Yargıtay 13. Hukuk Dairesi 2013/28634 Esas 2013/30396 Karar Sayılı İlamı

Abaküs Yazılım
13. Hukuk Dairesi
Esas No: 2013/28634
Karar No: 2013/30396

Yargıtay 13. Hukuk Dairesi 2013/28634 Esas 2013/30396 Karar Sayılı İlamı

13. Hukuk Dairesi         2013/28634 E.  ,  2013/30396 K.

    "İçtihat Metni"

    MAHKEMESİ :Asliye Hukuk Mahkemesi

    Taraflar arasındaki itirazın iptali davasının yapılan yargılaması sonunda ilamda yazılı nedenlerden dolayı davanın kısmen kabulüne, kısmen reddine yönelik olarak verilen hükmün süresi içinde davacı avukatınca temyiz edilmesi üzerine dosya incelendi gereği konuşulup düşünüldü.

    KARAR

    Davacı, davalının kendilerine ait kredi kartını kullandığını ve ancak kart borcunu ödemediğini, icra takibine de haksız olarak itiraz ettiğini ileri sürerek, itirazın iptali ile icra inkar tazminatının tahsilini istemiştir.
    Davalı, davanın reddini dilemiştir.
    Mahkemece, davanın kısmen kabulüne karar verilmiş; hüküm, davacı tarafından temyiz edilmiştir.
    İİK’nın 67. maddesinin 2.fıkrası hükmünce, icra-inkar tazminatına hükmedilebilmesi için borçlunun takip sırasında ödeme emrine itiraz etmesi ve alacağını mahkemede dava ederek haklı çıkması gerekir.
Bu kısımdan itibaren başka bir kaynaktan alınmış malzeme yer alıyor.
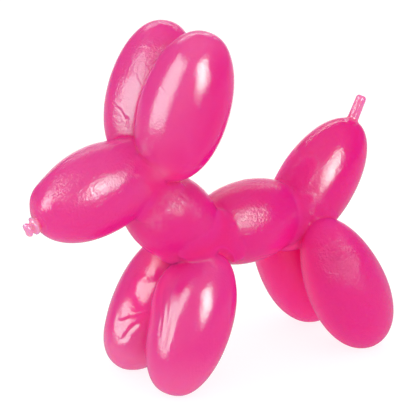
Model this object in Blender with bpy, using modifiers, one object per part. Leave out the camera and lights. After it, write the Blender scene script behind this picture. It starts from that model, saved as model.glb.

Burada borçlunun kötüniyetli itiraz etmiş bulunması yasal koşullardan değildir. İnkar tazminatı, aleyhinde yapılan icra kovuşturmasına itiraz edip duran ve işin itirazla çabuk bitirilmesine engel olan borçluya karşı konulmuş bir yaptırımdır. Bunlardan ayrı, alacağın likit ve belli olması gerekir. Daha geniş bir açıklama ile borçlu tarafından alacağın gerçek miktarının belli, sabit ve belirlenmek için bütün unsurlarının bilinmesi mümkün nitelikle olması yeterlidir. Borçlu yalnız başına ne kadar borçlu olduğunu tespit edebilir durumda ise, alacağın likit ve muayyen olduğunun kabulü zorunludur. Öte yandan, alacağın muhakkak bir belgeye bağlı olması da şart değildir. Açıklanan yasal kuralların ışığında takip konusu alacak değerlendirildiğinde, borçlu yalnız başına ne kadar borçlu
    olduğunu tespit edebilecek konumda bulunması nedeniyle alacağın likit ve muayyen nitelikte olduğunun kabulü ile icra inkar tazminatına hükmedilmesi gerekir. Mahkemece, davacının bu istemi hakkında kabul kararı verilmesi gerekirken, yazılı şekilde icra inkar tazminatı talebinin reddedilmesi usul ve yasaya aykırı olup, bozma nedenidir.
    Ne varki yapılan bu yanlışlıkların giderilmesi yeni bir yargılamayı gerektirmediğinden kararın düzeltilerek onanması usulün 438/7 maddesi gereğidir.
    SONUÇ: Yukarıda açıklanan nedenlerle; mahkeme kararınınhüküm kısmının 2 numaralı bendinin bütünüyle karardan çıkartılarak yerine aynen (yasal koşulları oluştuğundan hükmedilen asıl alacakolan 16247,82 Tl.nın %40"ı oranındaki icra inkar tazminatının davalıdan alınarak davacıya verilmesine) söz ve rakamlarının yazıllmasına, hükmün düzeltilmiş bu şekliyle ONANMASINA, peşin alınan 24.30 TL harcın istek halinde iadesine, 5.12.2013 gününde oybirliğiyle karar verildi.